:: Brief ::
The required output is every line from the beginning of the entries below through the line that includes "flecks=0.15, streaks=0.10, lustre=1.36)", copied exactly.

--*--

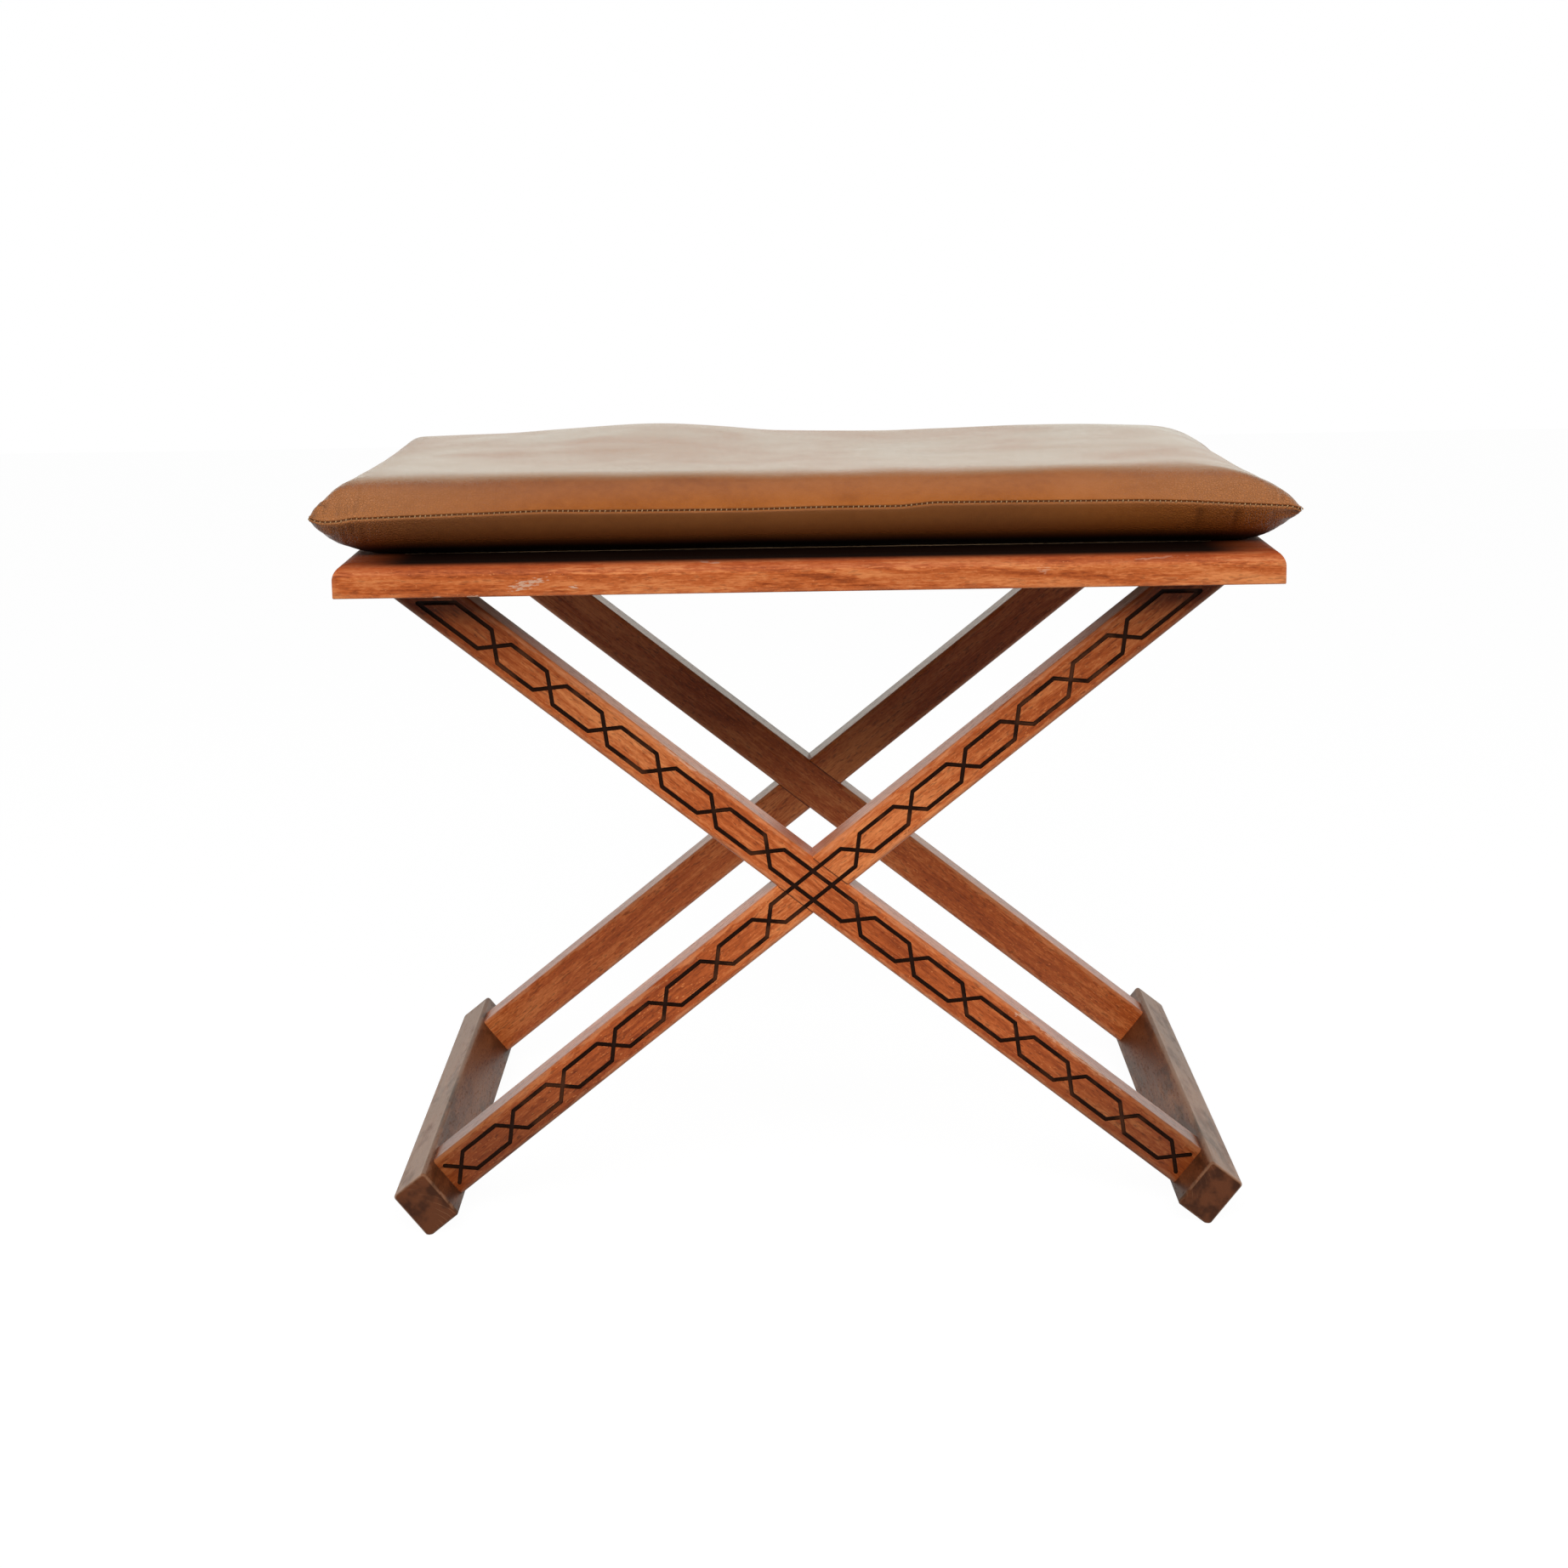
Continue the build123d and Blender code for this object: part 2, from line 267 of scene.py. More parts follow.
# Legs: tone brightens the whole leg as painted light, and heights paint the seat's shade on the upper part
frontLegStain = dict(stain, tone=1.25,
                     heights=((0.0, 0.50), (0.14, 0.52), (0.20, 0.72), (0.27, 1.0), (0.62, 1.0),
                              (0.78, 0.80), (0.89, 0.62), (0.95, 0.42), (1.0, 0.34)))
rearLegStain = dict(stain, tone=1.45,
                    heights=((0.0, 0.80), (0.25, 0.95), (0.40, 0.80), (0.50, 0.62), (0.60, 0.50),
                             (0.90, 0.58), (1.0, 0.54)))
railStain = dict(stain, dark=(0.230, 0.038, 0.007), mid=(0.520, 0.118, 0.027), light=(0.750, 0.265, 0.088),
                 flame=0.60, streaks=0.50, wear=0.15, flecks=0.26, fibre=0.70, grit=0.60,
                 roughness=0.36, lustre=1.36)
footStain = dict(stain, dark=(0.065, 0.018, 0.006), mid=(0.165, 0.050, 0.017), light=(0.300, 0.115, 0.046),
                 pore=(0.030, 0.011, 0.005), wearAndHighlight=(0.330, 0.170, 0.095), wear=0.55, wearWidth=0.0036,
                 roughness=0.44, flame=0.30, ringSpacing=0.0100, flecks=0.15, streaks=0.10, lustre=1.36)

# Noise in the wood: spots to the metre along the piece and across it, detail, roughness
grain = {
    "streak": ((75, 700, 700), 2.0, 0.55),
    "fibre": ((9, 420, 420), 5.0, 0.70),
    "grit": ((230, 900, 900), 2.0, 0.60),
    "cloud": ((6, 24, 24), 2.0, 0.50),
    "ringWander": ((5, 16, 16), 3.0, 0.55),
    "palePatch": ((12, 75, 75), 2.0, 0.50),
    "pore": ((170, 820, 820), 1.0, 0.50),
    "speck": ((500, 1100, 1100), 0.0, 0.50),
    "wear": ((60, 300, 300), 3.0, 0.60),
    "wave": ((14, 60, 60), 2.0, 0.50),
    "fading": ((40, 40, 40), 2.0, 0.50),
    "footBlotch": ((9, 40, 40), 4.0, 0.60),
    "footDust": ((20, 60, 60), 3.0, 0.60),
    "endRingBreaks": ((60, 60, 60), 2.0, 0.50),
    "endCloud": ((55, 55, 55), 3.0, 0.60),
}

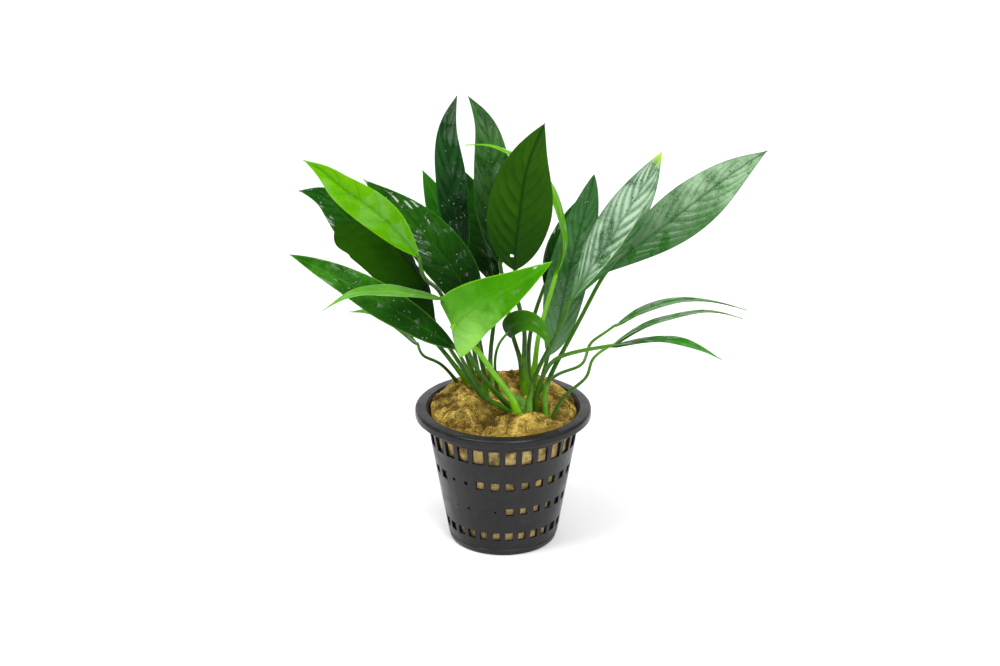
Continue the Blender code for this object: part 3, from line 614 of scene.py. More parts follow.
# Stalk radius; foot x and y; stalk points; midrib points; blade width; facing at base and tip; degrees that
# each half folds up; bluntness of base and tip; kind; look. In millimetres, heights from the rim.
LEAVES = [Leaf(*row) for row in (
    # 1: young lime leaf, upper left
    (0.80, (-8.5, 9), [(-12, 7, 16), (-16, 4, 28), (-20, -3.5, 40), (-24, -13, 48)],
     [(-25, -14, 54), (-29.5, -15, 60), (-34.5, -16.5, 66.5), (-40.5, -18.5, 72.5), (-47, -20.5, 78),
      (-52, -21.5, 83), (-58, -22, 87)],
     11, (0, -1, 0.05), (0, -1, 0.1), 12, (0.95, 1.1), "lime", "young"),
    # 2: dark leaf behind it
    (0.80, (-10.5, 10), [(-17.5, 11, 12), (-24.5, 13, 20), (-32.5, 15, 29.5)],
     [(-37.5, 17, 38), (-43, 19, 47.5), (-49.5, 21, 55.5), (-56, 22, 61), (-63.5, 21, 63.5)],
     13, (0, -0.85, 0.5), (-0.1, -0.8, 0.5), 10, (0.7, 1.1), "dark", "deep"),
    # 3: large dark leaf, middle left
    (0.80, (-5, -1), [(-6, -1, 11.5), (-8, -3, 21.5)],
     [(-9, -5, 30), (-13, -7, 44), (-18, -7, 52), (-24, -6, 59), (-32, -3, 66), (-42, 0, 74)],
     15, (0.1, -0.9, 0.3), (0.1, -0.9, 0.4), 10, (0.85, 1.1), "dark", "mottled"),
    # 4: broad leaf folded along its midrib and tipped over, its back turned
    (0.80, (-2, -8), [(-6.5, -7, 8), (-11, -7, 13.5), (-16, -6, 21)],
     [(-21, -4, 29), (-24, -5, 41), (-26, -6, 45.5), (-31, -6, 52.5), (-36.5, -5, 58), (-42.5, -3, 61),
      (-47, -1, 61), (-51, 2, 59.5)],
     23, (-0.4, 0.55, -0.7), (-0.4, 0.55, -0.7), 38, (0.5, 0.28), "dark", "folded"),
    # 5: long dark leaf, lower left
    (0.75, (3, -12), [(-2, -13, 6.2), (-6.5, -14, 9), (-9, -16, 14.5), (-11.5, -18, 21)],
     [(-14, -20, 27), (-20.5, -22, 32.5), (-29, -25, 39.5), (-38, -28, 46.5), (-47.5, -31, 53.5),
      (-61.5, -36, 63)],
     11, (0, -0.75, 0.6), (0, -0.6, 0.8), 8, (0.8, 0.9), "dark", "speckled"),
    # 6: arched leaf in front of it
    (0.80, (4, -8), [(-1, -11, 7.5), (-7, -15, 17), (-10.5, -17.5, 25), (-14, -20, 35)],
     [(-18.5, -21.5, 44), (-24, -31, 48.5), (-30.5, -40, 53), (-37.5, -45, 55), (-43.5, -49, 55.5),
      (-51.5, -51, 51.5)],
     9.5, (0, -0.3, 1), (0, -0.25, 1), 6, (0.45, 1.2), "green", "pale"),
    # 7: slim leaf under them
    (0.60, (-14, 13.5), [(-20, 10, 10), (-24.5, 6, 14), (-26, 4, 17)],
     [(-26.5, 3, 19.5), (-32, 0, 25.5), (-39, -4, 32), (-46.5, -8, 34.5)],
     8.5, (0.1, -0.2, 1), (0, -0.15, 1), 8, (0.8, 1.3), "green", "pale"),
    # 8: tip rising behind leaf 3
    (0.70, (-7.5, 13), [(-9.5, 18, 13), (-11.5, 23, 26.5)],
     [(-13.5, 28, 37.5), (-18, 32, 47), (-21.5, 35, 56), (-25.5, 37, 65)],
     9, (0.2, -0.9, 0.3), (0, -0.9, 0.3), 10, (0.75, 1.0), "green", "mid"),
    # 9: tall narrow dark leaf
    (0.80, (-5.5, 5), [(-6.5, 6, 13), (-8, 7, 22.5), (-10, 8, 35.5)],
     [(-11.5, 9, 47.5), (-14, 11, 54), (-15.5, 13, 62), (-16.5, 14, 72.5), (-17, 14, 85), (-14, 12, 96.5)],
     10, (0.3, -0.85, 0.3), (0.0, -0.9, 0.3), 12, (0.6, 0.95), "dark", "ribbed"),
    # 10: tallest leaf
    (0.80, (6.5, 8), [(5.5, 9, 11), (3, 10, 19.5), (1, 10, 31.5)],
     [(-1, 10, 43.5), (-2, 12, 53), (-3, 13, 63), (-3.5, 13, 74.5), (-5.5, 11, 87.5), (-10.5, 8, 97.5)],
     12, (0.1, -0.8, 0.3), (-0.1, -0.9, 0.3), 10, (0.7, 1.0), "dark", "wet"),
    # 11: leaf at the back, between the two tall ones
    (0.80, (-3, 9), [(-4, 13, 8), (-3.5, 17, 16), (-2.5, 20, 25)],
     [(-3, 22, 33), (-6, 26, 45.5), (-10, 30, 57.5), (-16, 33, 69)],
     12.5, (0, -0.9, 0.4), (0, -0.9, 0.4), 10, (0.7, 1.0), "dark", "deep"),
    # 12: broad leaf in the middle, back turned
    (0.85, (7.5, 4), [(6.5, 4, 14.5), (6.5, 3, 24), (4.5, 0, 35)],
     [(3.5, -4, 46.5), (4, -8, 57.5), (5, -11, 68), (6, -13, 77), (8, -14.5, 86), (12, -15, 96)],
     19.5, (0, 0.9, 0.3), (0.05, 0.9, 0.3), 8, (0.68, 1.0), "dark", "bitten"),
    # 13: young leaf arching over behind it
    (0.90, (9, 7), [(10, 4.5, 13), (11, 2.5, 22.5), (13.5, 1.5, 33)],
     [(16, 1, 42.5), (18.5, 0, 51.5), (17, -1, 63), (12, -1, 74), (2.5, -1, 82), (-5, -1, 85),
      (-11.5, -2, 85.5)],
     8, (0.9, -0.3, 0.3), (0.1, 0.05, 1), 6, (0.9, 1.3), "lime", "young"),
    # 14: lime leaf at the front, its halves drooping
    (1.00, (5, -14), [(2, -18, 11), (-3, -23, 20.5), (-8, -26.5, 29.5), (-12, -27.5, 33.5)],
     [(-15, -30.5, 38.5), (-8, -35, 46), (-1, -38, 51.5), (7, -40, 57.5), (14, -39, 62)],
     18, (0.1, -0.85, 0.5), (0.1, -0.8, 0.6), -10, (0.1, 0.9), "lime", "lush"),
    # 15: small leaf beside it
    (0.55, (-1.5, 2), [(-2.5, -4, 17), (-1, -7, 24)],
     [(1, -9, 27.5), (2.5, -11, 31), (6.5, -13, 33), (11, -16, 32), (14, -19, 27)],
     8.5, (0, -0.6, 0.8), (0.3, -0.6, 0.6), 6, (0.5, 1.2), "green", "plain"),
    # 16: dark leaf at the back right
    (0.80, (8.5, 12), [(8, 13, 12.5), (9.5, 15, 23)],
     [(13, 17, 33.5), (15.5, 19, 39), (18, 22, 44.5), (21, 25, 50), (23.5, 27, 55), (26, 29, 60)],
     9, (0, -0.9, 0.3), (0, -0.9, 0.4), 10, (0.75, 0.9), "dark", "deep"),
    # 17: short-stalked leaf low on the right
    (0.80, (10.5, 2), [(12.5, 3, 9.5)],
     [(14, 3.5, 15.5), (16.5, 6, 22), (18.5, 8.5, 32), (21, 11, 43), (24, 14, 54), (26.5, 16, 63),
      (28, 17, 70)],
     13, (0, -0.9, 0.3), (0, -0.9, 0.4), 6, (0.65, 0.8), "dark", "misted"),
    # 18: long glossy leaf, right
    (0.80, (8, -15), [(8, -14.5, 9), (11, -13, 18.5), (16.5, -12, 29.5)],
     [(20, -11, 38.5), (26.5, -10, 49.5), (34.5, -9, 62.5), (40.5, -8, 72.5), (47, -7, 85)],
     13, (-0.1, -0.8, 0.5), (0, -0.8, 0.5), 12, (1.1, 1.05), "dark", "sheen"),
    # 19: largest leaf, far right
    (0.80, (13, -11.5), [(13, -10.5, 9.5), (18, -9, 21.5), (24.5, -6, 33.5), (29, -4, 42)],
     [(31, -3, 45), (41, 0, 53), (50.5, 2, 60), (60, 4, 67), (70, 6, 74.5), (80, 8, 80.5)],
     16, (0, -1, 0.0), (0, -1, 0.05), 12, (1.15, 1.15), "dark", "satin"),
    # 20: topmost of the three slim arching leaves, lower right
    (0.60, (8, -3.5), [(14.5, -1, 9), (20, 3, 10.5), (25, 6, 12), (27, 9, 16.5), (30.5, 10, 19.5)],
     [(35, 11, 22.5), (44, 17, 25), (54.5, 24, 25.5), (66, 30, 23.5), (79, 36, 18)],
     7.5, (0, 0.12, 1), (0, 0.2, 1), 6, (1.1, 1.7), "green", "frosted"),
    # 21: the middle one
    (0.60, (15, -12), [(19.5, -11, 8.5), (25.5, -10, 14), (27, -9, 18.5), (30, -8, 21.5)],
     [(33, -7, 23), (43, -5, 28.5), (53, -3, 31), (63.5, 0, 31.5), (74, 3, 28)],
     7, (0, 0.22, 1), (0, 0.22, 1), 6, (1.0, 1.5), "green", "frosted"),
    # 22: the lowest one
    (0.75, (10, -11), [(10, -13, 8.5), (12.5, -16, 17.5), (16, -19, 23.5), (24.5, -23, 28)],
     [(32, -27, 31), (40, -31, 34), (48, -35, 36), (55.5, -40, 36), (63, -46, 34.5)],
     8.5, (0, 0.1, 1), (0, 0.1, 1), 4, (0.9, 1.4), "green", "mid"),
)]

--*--

:: Expected answer ::
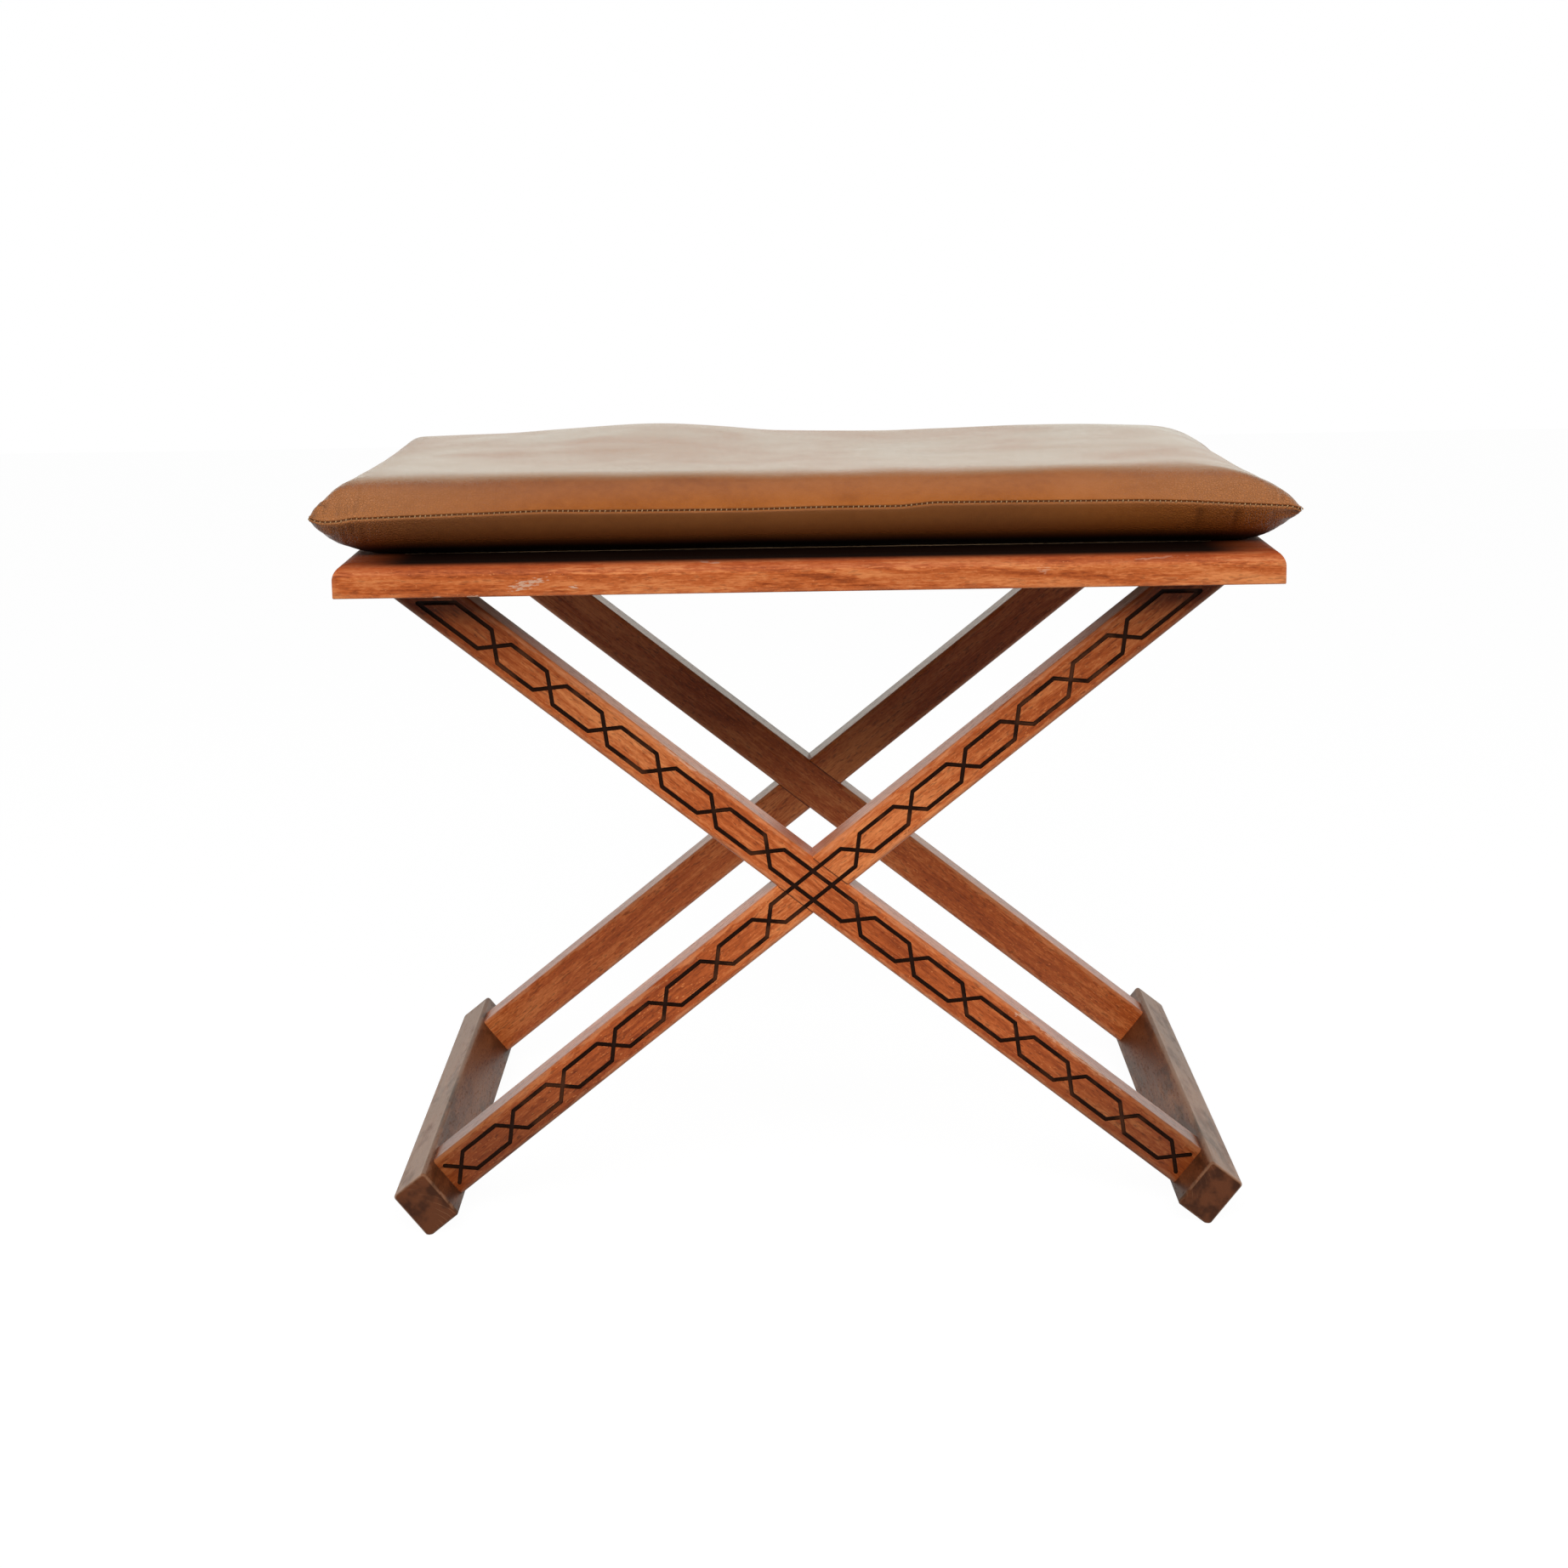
Continue the build123d and Blender code for this object: part 2, from line 267 of scene.py. More parts follow.
# Legs: tone brightens the whole leg as painted light, and heights paint the seat's shade on the upper part
frontLegStain = dict(stain, tone=1.25,
                     heights=((0.0, 0.50), (0.14, 0.52), (0.20, 0.72), (0.27, 1.0), (0.62, 1.0),
                              (0.78, 0.80), (0.89, 0.62), (0.95, 0.42), (1.0, 0.34)))
rearLegStain = dict(stain, tone=1.45,
                    heights=((0.0, 0.80), (0.25, 0.95), (0.40, 0.80), (0.50, 0.62), (0.60, 0.50),
                             (0.90, 0.58), (1.0, 0.54)))
railStain = dict(stain, dark=(0.230, 0.038, 0.007), mid=(0.520, 0.118, 0.027), light=(0.750, 0.265, 0.088),
                 flame=0.60, streaks=0.50, wear=0.15, flecks=0.26, fibre=0.70, grit=0.60,
                 roughness=0.36, lustre=1.36)
footStain = dict(stain, dark=(0.065, 0.018, 0.006), mid=(0.165, 0.050, 0.017), light=(0.300, 0.115, 0.046),
                 pore=(0.030, 0.011, 0.005), wearAndHighlight=(0.330, 0.170, 0.095), wear=0.55, wearWidth=0.0036,
                 roughness=0.44, flame=0.30, ringSpacing=0.0100, flecks=0.15, streaks=0.10, lustre=1.36)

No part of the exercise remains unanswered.